Heart-brain interactions during social and cognitive stress in hypertensive disease: A multidimensional approach

Abstract

Hypertensive disease (HTD), a prominent risk factor for cardiovascular and cerebrovascular diseases, is characterized by elevated stress-proneness. Since stress levels are underpinned by both cardiac and neural factors, multidimensional insights are required to robustly understand their disruption in HTD. Yet, despite their crucial relevance, heart rate variability (HRV) and multimodal neurocognitive markers of stress in HTD remain controversial and unexplored respectively. To bridge this gap, we studied cardiodynamic as well as electrophysiological and neuroanatomical measures of stress in HTD patients and healthy controls. Both groups performed the Trier Social Stress Test (TSST), a validated stress-inducing task comprising a baseline and a mental stress period. During both stages, we assessed a sensitive HRV parameter (the low frequency/high frequency [LF/HF ratio]) and an online neurophysiological measure (the heartbeat-evoked potential [HEP]). Also, we obtained neuroanatomical data via voxel-based morphometry (VBM) for correlation with online markers. Relative to controls, HTD patients exhibited increased LF/HF ratio and greater HEP modulations during baseline, reduced changes between baseline and stress periods, and lack of significant stress-related HRV modulations associated with the grey matter volume of putative frontrostriatal regions. Briefly, HTD patients presented signs of stress-related autonomic imbalance, reflected in a potential basal stress overload and a lack of responsiveness to acute psychosocial stress, accompanied by neurophysiological and neuroanatomical alterations. These multimodal insights underscore the relevance of neurocognitive data for developing innovations in the characterization, prognosis and treatment of HTD and other conditions with autonomic imbalance. More generally, these findings may offer new insights into heart-brain interactions.
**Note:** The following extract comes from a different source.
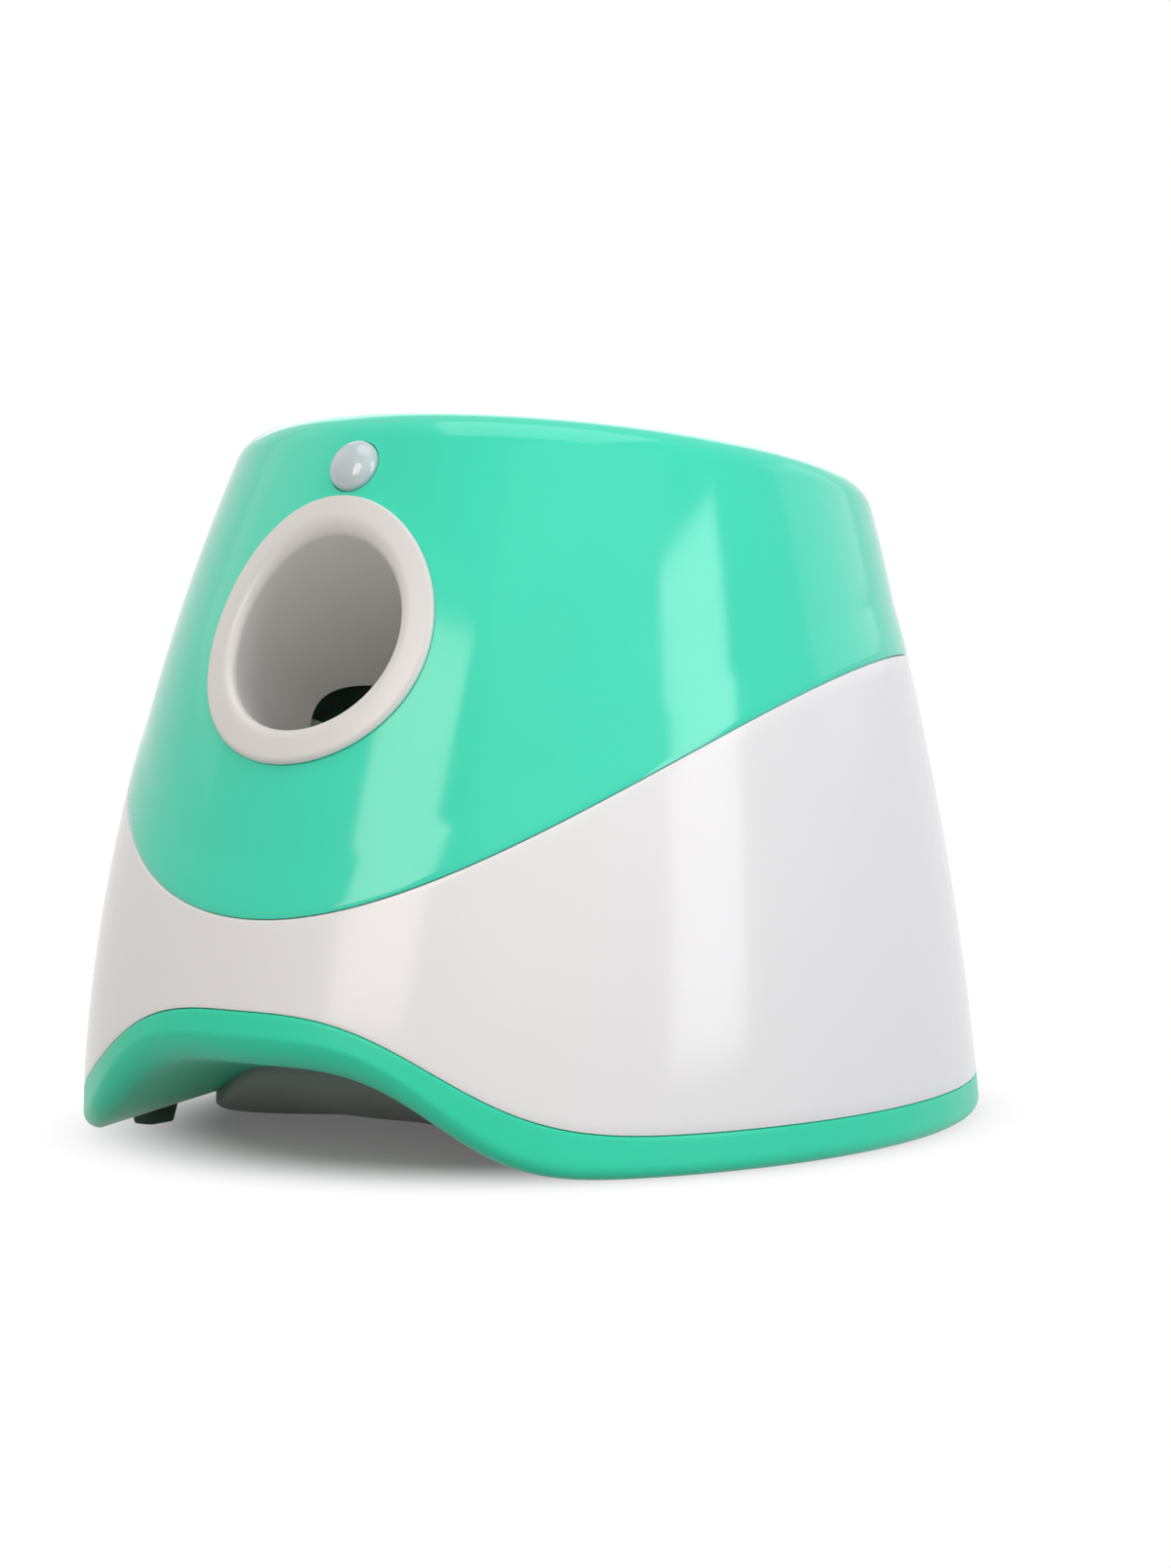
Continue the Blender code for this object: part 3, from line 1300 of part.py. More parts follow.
def pivot_place():
    """Feed pivot in the frame of the launch line."""
    return Vector((0, -ARM_PIVOT_DROP, -BACK_DEPTH - ARM_SETBACK))


def mesh_turn():
    """Direction from the pivot to the pinion, level towards the front, as an angle from local Y to Z."""
    return math.pi / 2 + LAUNCH_RISE


def pinion_place():
    spacing = GEAR_MODULE * (SECTOR_TEETH + PINION_TEETH) / 2
    return pivot_place() + Vector((0, spacing * math.cos(mesh_turn()), spacing * math.sin(mesh_turn())))


def involute(angle):
    return math.tan(angle) - angle


def tooth_flank(teeth):
    """Radius and half angle of one tooth from its root to its tip, an involute above the base circle."""
    pitch = GEAR_MODULE * teeth / 2
    base = pitch * math.cos(PRESSURE_ANGLE)
    root = pitch - DEDENDUM_SHARE * GEAR_MODULE
    tip = pitch + ADDENDUM_SHARE * GEAR_MODULE
    at_pitch = (math.pi * GEAR_MODULE / 2 - BACKLASH) / (2 * pitch)
    start = max(base, root)
    flank = []
    for step in range(FLANK_POINTS):
        radius = start + (tip - start) * step / (FLANK_POINTS - 1)
        at_radius = involute(math.acos(min(base / radius, 1)))
        flank.append((radius, at_pitch + involute(PRESSURE_ANGLE) - at_radius))
    if root < start:
        flank.insert(0, (root, flank[0][1]))
    return flank


def tooth_points(teeth, middle):
    """One tooth round a middle angle, in rising angle."""
    flank = tooth_flank(teeth)
    points = [(radius, middle - half) for radius, half in flank]
    points += [(radius, middle + half) for radius, half in reversed(flank)]
    return [(radius * math.cos(angle), radius * math.sin(angle)) for radius, angle in points]


def sector_outline():
    """Toothed sector on the side of the pinion, with a round hub."""
    pitch_angle = math.tau / SECTOR_TEETH
    outline = []
    for number in range(SECTOR_LAST_TOOTH, SECTOR_FIRST_TOOTH - 1, -1):
        outline += tooth_points(SECTOR_TEETH, mesh_turn() - number * pitch_angle)
    first = mesh_turn() - SECTOR_FIRST_TOOTH * pitch_angle + pitch_angle / 2
    last = mesh_turn() - SECTOR_LAST_TOOTH * pitch_angle - pitch_angle / 2 + math.tau
    for step in range(SMALL_FACETS + 1):
        angle = first + (last - first) * step / SMALL_FACETS
        outline.append((ARM_HUB_RADIUS * math.cos(angle), ARM_HUB_RADIUS * math.sin(angle)))
    return outline


def pinion_outline():
    """All teeth of the pinion, with a space facing the sector."""
    facing = mesh_turn() + math.pi
    outline = []
    for number in range(PINION_TEETH):
        outline += tooth_points(PINION_TEETH, facing + math.pi * (2 * number + 1) / PINION_TEETH)
    return outline


def arm_outline():
    """Feed arm from its round hub to its round head, along local Y."""
    half = ARM_DEPTH / 2
    hub_turn = math.asin(half / ARM_HUB_RADIUS)
    head_turn = math.pi - math.asin(half / ARM_HEAD_RADIUS)
    outline = []
    for step in range(TINY_FACETS + 1):
        angle = hub_turn + (math.tau - 2 * hub_turn) * step / TINY_FACETS
        outline.append((ARM_HUB_RADIUS * math.cos(angle), ARM_HUB_RADIUS * math.sin(angle)))
    for step in range(TINY_FACETS + 1):
        angle = -head_turn + 2 * head_turn * step / TINY_FACETS
        outline.append((ARM_REACH + ARM_HEAD_RADIUS * math.cos(angle), ARM_HEAD_RADIUS * math.sin(angle)))
    return outline


def side_rod(radius, low, high, facets=SMALL_FACETS):
    """A rod along X."""
    return along_x(rod(radius, low, high, facets))


def feed_drive(launch):
    """Arm, sector gear, pinion, pivot pin, bracket and gearmotor."""
    outer = FEED_BRACKET_INNER + FEED_CHEEK
    axle = frame_at("feed_axis", pivot_place(), parent=launch)
    solid("feed_pivot_pin", side_rod(PIN_RADIUS, -outer, outer), "steel", axle)
    half = ARM_WIDTH / 2
    arm = solid("feed_arm", extruded(arm_outline(), -half, half, "X"), "hub_white", axle)
    cut(arm, "arm_bore", side_rod(PIN_RADIUS + GAP, -half - OVERRUN, half + OVERRUN), axle)
    gear_low = half + GAP
    gear_high = gear_low + GEAR_WIDTH
    sector = solid("sector_gear", extruded(sector_outline(), gear_low, gear_high, "X"), "hub_white", axle)
    cut(sector, "sector_bore", side_rod(PIN_RADIUS + GAP, gear_low - OVERRUN, gear_high + OVERRUN), axle)
    pinion_axle = frame_at("pinion_axis", pinion_place(), parent=launch)
    pinion_shape = extruded(pinion_outline(), gear_low, gear_high, "X")
    pinion = solid("feed_pinion", pinion_shape, "hub_white", pinion_axle)
    shaft = side_rod(PINION_SHAFT_RADIUS, gear_high - OVERRUN, outer + SHAFT_SEAT)
    join(pinion, "pinion_shaft", shaft, pinion_axle)
    feed_bracket(outer)
    feed_gearmotor(outer)


def world_place(local):
    """World place of a point in the frame of the launch line."""
    return launch_point(local.x, local.y, -local.z)


def feed_bracket(outer):
    """U bracket on the pan that carries the pivot pin and the gearmotor."""
    pivot = world_place(pivot_place())
    pinion = world_place(pinion_place())
    foot = PAN_BOTTOM + PAN_THICKNESS + GAP
    head = pivot.z + FEED_BRACKET_HEAD
    inner = FEED_BRACKET_INNER
    outline = [(-outer, foot), (outer, foot), (outer, head), (inner, head), (inner, foot + BRACKET_SHEET),
               (-inner, foot + BRACKET_SHEET), (-inner, head), (-outer, head)]
    shape = extruded(outline, pinion.y - FEED_BRACKET_FRONT, pivot.y + FEED_BRACKET_REAR, "Y")
    bracket = solid("feed_bracket", shape, "steel")
    pivot_hole = side_rod(PIN_RADIUS + GAP, -outer - OVERRUN, outer + OVERRUN)
    cut(bracket, "pivot_holes", pivot_hole, place=pivot)
    pinion_hole = side_rod(PINION_SHAFT_RADIUS + GAP, inner - OVERRUN, outer + OVERRUN)
    cut(bracket, "pinion_hole", pinion_hole, place=pinion)


def feed_gearmotor(outer):
    """Gearbox with its small motor, outside the bracket's right cheek."""
    pinion = world_place(pinion_place())
    length, depth, height = GEARBOX_SIZE
    face = outer + GAP
    box = block((face, pinion.y - depth / 2, pinion.z - height / 2),
                (face + length, pinion.y + depth / 2, pinion.z + height / 2))
    gearmotor = solid("feed_gearmotor", box, "plastic_black")
    end = face + length
    can = side_rod(GEARMOTOR_RADIUS, end - OVERRUN, end + GEARMOTOR_LENGTH, ROUND_FACETS)
    join(gearmotor, "gearmotor_can", can, place=(0, pinion.y, pinion.z))
    bore = side_rod(PINION_SHAFT_RADIUS + SHAFT_FIT, face - OVERRUN, face + SHAFT_SEAT)
    cut(gearmotor, "gearmotor_bore", bore, place=(0, pinion.y, pinion.z))


# Motion sensor on the front wall

def motion_sensor():
    """White lens set in the front wall and the board with its sensor can behind it."""
    place = (0, front_y(eye_height()), eye_height())
    eye = frame_at("eye_frame", place, outward_turn_front(eye_height()))
    flange_top = -WALL - EYE_FLANGE_SINK
    flange_bottom = flange_top - EYE_FLANGE
    turns = [math.radians(angle) for angle in (90, 60, 30, 0)]
    profile = [(EYE_RADIUS * math.cos(turn), EYE_DOME * math.sin(turn)) for turn in turns]
    profile[0] = (0, EYE_DOME)
    inner = EYE_RADIUS - EYE_SKIN
    dome = EYE_DOME - EYE_SKIN
    profile += [(EYE_RADIUS, flange_top), (EYE_FLANGE_RADIUS, flange_top),
                (EYE_FLANGE_RADIUS, flange_bottom), (inner, flange_bottom), (inner, 0)]
    profile += [(inner * math.cos(turn), dome * math.sin(turn)) for turn in reversed(turns[1:-1])]
    profile.append((0, dome))
    solid("motion_lens", turned(profile, ROUND_FACETS), "lens_white", eye)
    top = flange_bottom - GAP
    half = EYE_RADIUS + EYE_BOARD_MARGIN
    shape = block((-half, -half, top - BOARD), (half, half, top))
    board = solid("motion_board", shape, "board_green", eye)
    can = rod(EYE_CAN_RADIUS, top - BOARD / 2, top + EYE_CAN_HEIGHT, SMALL_FACETS)
    join(board, "sensor_can", can, eye)


# Rear panel: push button, light pipes and power inlet

def rear_panel():
    """Push button with its switch board and three light pipes above it."""
    panel = frame_at("button_frame", panel_place(), outward_turn_rear(button_height()))
    collar_top = -WALL - BUTTON_TRAVEL / 2
    collar = BUTTON_RADIUS + BUTTON_COLLAR
    profile = [(0, BUTTON_PROUD), (BUTTON_RADIUS - BUTTON_ROUND, BUTTON_PROUD),
               (BUTTON_RADIUS, BUTTON_PROUD - BUTTON_ROUND), (BUTTON_RADIUS, collar_top), (collar, collar_top),
               (collar, collar_top - BUTTON_COLLAR), (BUTTON_RADIUS, collar_top - BUTTON_COLLAR),
               (BUTTON_RADIUS - BUTTON_COLLAR, -BUTTON_DEPTH), (0, -BUTTON_DEPTH)]
    solid("push_button", turned(profile, ROUND_FACETS), "button_grey", panel)
    face = -board_depth()
    board = block((-BUTTON_BOARD_HALF, -BUTTON_BOARD_UP, face - BOARD),
                  (BUTTON_BOARD_HALF, BUTTON_BOARD_DOWN, face))
    solid("button_board", board, "board_green", panel)
    half = BUTTON_SWITCH_HALF
    switch = block((-half, -half, face + GAP), (half, half, face + GAP + BUTTON_SWITCH_HEIGHT))
    solid("button_switch", switch, "plastic_black", panel)
    flange = -WALL - LIGHT_FLANGE
    flange_top = flange + LIGHT_FLANGE / 2
    wide = LIGHT_RADIUS + LIGHT_FLANGE
    for number, spot in enumerate(light_places(), 1):
        foot = face + GAP - spot[2]
        pipe = [(0, LIGHT_PROUD), (LIGHT_RADIUS, LIGHT_PROUD), (LIGHT_RADIUS, flange_top),
                (wide, flange_top), (wide, flange), (LIGHT_RADIUS, flange),
                (LIGHT_RADIUS, foot), (0, foot)]
        solid(f"light_pipe_{number}", turned(pipe, TINY_FACETS), "light_clear", panel, spot)


def power_inlet():
    """Round power inlet low in the rear wall, held by a nut."""
    place = (0, rear_y(JACK_HEIGHT), JACK_HEIGHT)
    jack = frame_at("jack_frame", place, outward_turn_rear(JACK_HEIGHT))
    rim = GAP + JACK_FLANGE
    floor = JACK_FLOOR - JACK_LENGTH
    profile = [(0, -JACK_FLANGE), (JACK_PIN_RADIUS, -JACK_FLANGE), (JACK_PIN_RADIUS, floor),
               (JACK_BORE_RADIUS, floor), (JACK_BORE_RADIUS, rim), (JACK_FLANGE_RADIUS, rim),
               (JACK_FLANGE_RADIUS, GAP), (JACK_RADIUS, GAP), (JACK_RADIUS, -JACK_LENGTH),
               (0, -JACK_LENGTH)]
    solid("power_inlet", turned(profile, SMALL_FACETS), "plastic_black", jack)
    top = -WALL - JACK_FLANGE / 2
    ring = [(JACK_RADIUS + GAP, top), (NUT_RADIUS, top), (NUT_RADIUS, top - NUT_HEIGHT),
            (JACK_RADIUS + GAP, top - NUT_HEIGHT)]
    solid("inlet_nut", turned(ring, TINY_FACETS, closed=True), "nickel", jack)


def main_board():
    """Circuit board on the battery box's standoffs, with a chip, a socket for the leads and a sounder."""
    (left, front), (right, rear) = board_edges()
    bottom = box_high()[2] + STANDOFF_HEIGHT + GAP
    top = bottom + BOARD
    board = solid("main_board", block((left, front, bottom), (right, rear, top)), "board_green")
    centre_x = (left + right) / 2
    centre_y = (front + rear) / 2
    width, depth, height = CHIP_SIZE
    chip = block((centre_x - width / 2, centre_y - depth / 2, bottom + BOARD / 2),
                 (centre_x + width / 2, centre_y + depth / 2, top + height))
    width, depth, height = HEADER_SIZE
    header = block((centre_x - width / 2, rear - 2 * depth, bottom + BOARD / 2),
                   (centre_x + width / 2, rear - depth, top + height))
    join(board, "board_parts", gathered([chip, header]))
    sounder = rod(SOUNDER_RADIUS, GAP, SOUNDER_HEIGHT, SMALL_FACETS)
    solid("sounder", sounder, "plastic_black", place=(right - 2 * SOUNDER_RADIUS, centre_y, top))


def door_screws():
    """Two screws up through the battery door into the battery box's rim."""
    profile = [(0, PAN_BOTTOM + DOOR_THICKNESS), (SCREW_RADIUS, PAN_BOTTOM + DOOR_THICKNESS),
               (SCREW_RADIUS, PAN_BOTTOM - GAP), (SCREW_HEAD_RADIUS, PAN_BOTTOM - GAP),
               (SCREW_HEAD_RADIUS / 2, PAN_BOTTOM - GAP - SCREW_HEAD_HEIGHT),
               (0, PAN_BOTTOM - GAP - SCREW_HEAD_HEIGHT)]
    for number, place in enumerate(door_screw_places(), 1):
        solid(f"door_screw_{number}", turned(profile, TINY_FACETS), "steel", place=place)


def main():
    for item in list(bpy.data.objects):
        bpy.data.objects.remove(item, do_unlink=True)
    launch = frame_at("launch_frame", mouth_place(), mouth_turn())
    upper_shell()
    lower_shell()
    base_skirt()
    case_screws()
    feet()
    floor_pan()
    battery_box()
    cells()
    contacts()
    battery_door()
    door_screws()
    hopper_bowl()
    launch_tube(launch)
    throwing_wheels(launch)
    launch_chamber(launch)
    ball_sensor(launch)
    feed_drive(launch)
    motion_sensor()
    rear_panel()
    power_inlet()
    main_board()


main()
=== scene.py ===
"""Looks of an automatic dog ball launcher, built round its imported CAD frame.

Every outer piece is rebuilt as a fine mesh on the same surfaces as its solid. Parts that only
show through an opening keep their solids and get a rounded edge and a finish.
"""

from __future__ import annotations

import json
import logging
import math
from dataclasses import dataclass, field
from enum import Enum
from operator import mul
from typing import Callable, ClassVar, Sequence

import bpy
import numpy as np
from mathutils import Matrix, Vector
from mathutils.bvhtree import BVHTree
from mathutils.interpolate import poly_3d_calc

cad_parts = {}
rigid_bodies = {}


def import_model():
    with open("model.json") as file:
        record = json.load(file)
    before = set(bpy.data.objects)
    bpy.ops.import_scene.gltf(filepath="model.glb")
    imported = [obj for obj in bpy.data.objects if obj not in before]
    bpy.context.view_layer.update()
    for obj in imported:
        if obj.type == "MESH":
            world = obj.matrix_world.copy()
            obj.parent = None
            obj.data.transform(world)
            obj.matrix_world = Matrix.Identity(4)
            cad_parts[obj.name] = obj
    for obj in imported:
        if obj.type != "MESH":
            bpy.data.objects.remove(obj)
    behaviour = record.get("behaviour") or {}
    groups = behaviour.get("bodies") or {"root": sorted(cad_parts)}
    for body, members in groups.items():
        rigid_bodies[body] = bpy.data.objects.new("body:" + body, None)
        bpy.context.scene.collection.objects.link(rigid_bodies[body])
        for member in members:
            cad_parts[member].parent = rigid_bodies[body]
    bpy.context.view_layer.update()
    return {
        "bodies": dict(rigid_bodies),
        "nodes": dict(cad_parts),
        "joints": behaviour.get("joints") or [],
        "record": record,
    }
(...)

Keywords: heart rate variability; hypertension; psychosocial stress.

Figure 1.

(a) Differences in HRV during the TSST: Baseline and stress periods (superior row), subtraction between stress and baseline (inferior row). Significant differences are indicated with an asterisk (P < 0.05). Individual modulations are represented inside and outside the box as points. The middle box line indicates the group’s mean values. (b) HEP modulation in frontal ROI during the baseline and stress periods during the TSST: Differences between groups were calculated via Monte Carlo permutations analyses (5000 permutations, P < 0.05), point by point (Manly, 2006). Following previous reports, a minimum extension of five consecutive points was establish to ensure temporally robust results (García-Cordero et al., 2016; Salamone et al., 2018). Shadowed bars around ERP modulations indicate SEM. Grey boxes indicate significant differences. (c) Association between HEP modulation and HRV during the baseline and stress periods of the TSST: Significant correlations are indicated with an asterisk (P < 0.05). (d) Regressions between GM volume and HRV during the baseline and stress periods of the TSST: these analyses were conducted to identify regions in each group that were associated with the HRV during the TSST (P < 0.001 uncorrected, extent threshold = 30 voxels). Baseline (left), stress (right). HEP: Heart evoked potential; HRV: Heart rate variability; HTD: Hypertensive disease; TSST: Trier Stress Social Test.